ReadFrom populates the content of the current file by reading from r. The bytes read must match the number of remaining bytes in the current file.

If the current file is sparse and r is an io.ReadSeeker, then ReadFrom uses Seek to skip past holes defined in Header.SparseHoles, assuming that skipped regions are all NULs. This always reads the last byte to ensure r is the right size.

func Writer.Write

func (tw *Writer) Write(b []byte) (int, error)

Write writes to the current file in the tar archive.

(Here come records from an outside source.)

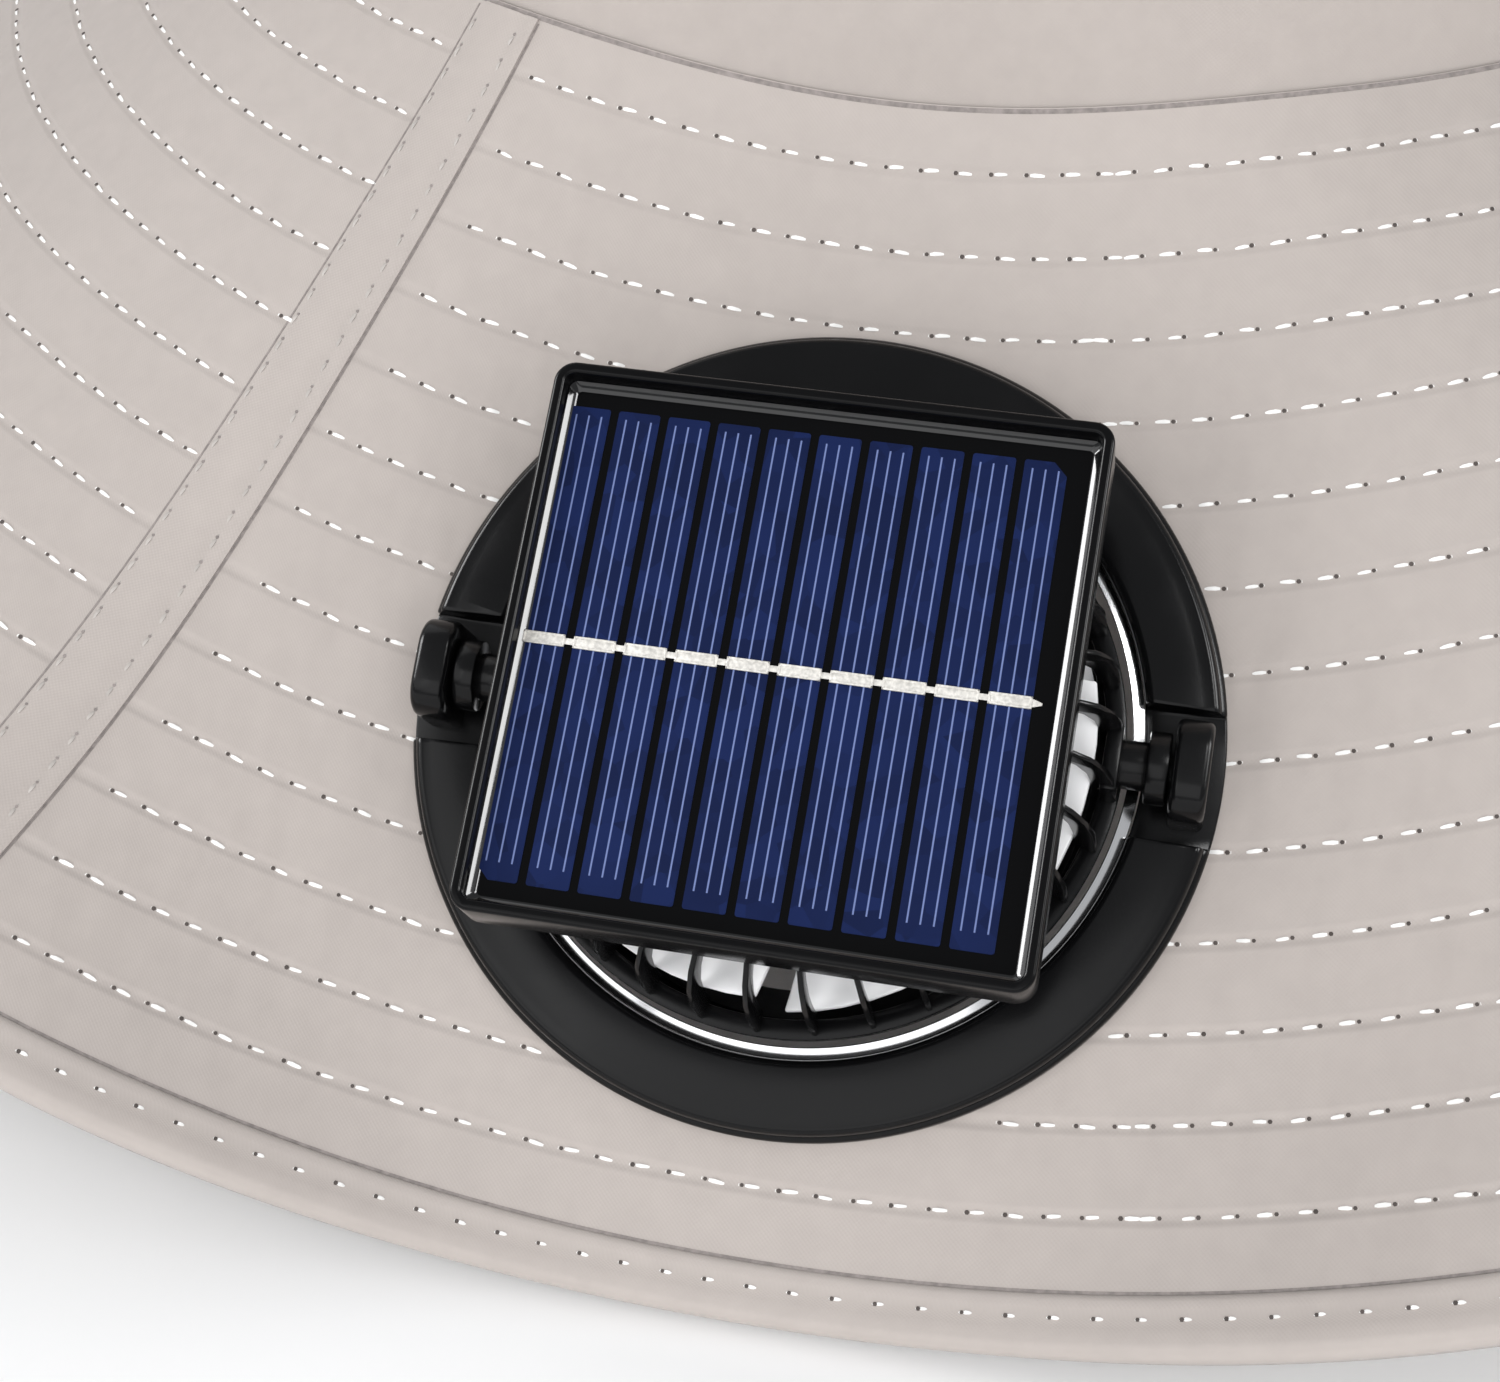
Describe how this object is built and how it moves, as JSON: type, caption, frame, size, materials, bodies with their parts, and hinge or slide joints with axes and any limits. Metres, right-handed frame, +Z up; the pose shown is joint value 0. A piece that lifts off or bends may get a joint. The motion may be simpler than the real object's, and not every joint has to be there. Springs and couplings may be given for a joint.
{
  "type": "solar fan hat",
  "caption": "Wide-brimmed cloth sun hat with a round fan through the front of the brim and a small solar panel over the fan; the fan head tilts and its rotor spins.",
  "frame": {"origin": "under the middle of the hat, on the surface that the edge of the brim rests on", "axes": "+Z up through the crown, -Y towards the fan at the front, +X across the hat"},
  "size_m": [0.4152, 0.3664, 0.1889],
  "materials": {
    "cloth": "smooth, matte",
    "hem_cloth": "smooth, matte",
    "satin_black": "satin",
    "gloss_black": "gloss",
    "polished_trim": "mirror",
    "motor_case": "satin",
    "white_blades": "semi-gloss",
    "resin": "clear gloss over black",
    "cell": "blue silicon under clear gloss",
    "solder": "tinned, satin"
  },
  "bodies": {
    "hat": {"crown_top": "cloth", "crown_side": "cloth", "brim": "cloth", "brim_hem": "hem_cloth", "brim_seam_left": "hem_cloth", "brim_seam_right": "hem_cloth", "fan_bezel": "satin_black", "bezel_back_ring": "satin_black", "trim_ring": "polished_trim"},
    "fan_head": {"fan_grille": "satin_black", "fan_drum": "satin_black", "fan_motor": "motor_case", "solar_tray": "gloss_black", "solar_board": "gloss_black", "solar_resin": "resin", "cell_ribbon": "solder", "solar_cell_01": "cell", "solar_cell_02": "cell", "solar_cell_03": "cell", "solar_cell_04": "cell", "solar_cell_05": "cell", "solar_cell_06": "cell", "solar_cell_07": "cell", "solar_cell_08": "cell", "solar_cell_09": "cell", "solar_cell_10": "cell"},
    "rotor": {"fan_rotor": "white_blades"}
  },
  "joints": [
    {"name": "head_tilt", "type": "hinge", "parent": "hat", "child": "fan_head", "pos_m": [0, -0.14379, 0.04563], "axis": [1, 0, 0], "range_deg": [-20.1, 29.9]},
    {"name": "rotor_spin", "type": "hinge", "parent": "fan_head", "child": "rotor", "pos_m": [0, -0.14379, 0.04563], "axis": [0, -0.6179, 0.7863], "continuous": true}
  ]
}
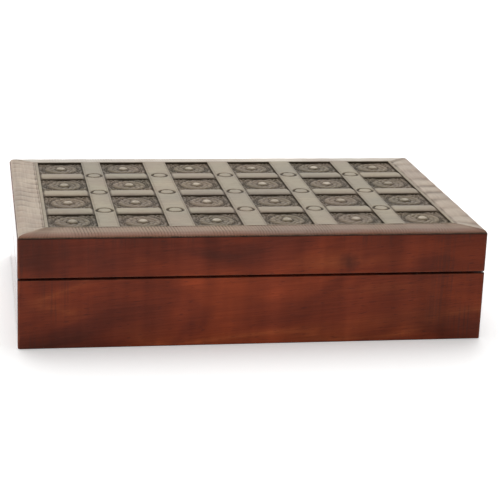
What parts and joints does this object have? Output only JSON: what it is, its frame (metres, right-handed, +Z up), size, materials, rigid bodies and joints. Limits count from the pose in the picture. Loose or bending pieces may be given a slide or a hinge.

Write returns the error ErrWriteTooLong if more than Header.Size bytes are written after WriteHeader.

If the current file is sparse, then the regions marked as a hole must be written as NUL-bytes.

Calling Write on special types like TypeLink, TypeSymlink, TypeChar, TypeBlock, TypeDir, and TypeFifo returns (0, ErrWriteTooLong) regardless of what the Header.Size claims.

func Writer.WriteHeader

func (tw *Writer) WriteHeader(hdr *Header) error

WriteHeader writes hdr and prepares to accept the file's contents. The Header.Size determines how many bytes can be written for the next file. If the current file is not fully written, then this returns an error. This implicitly flushes any padding necessary before writing the header.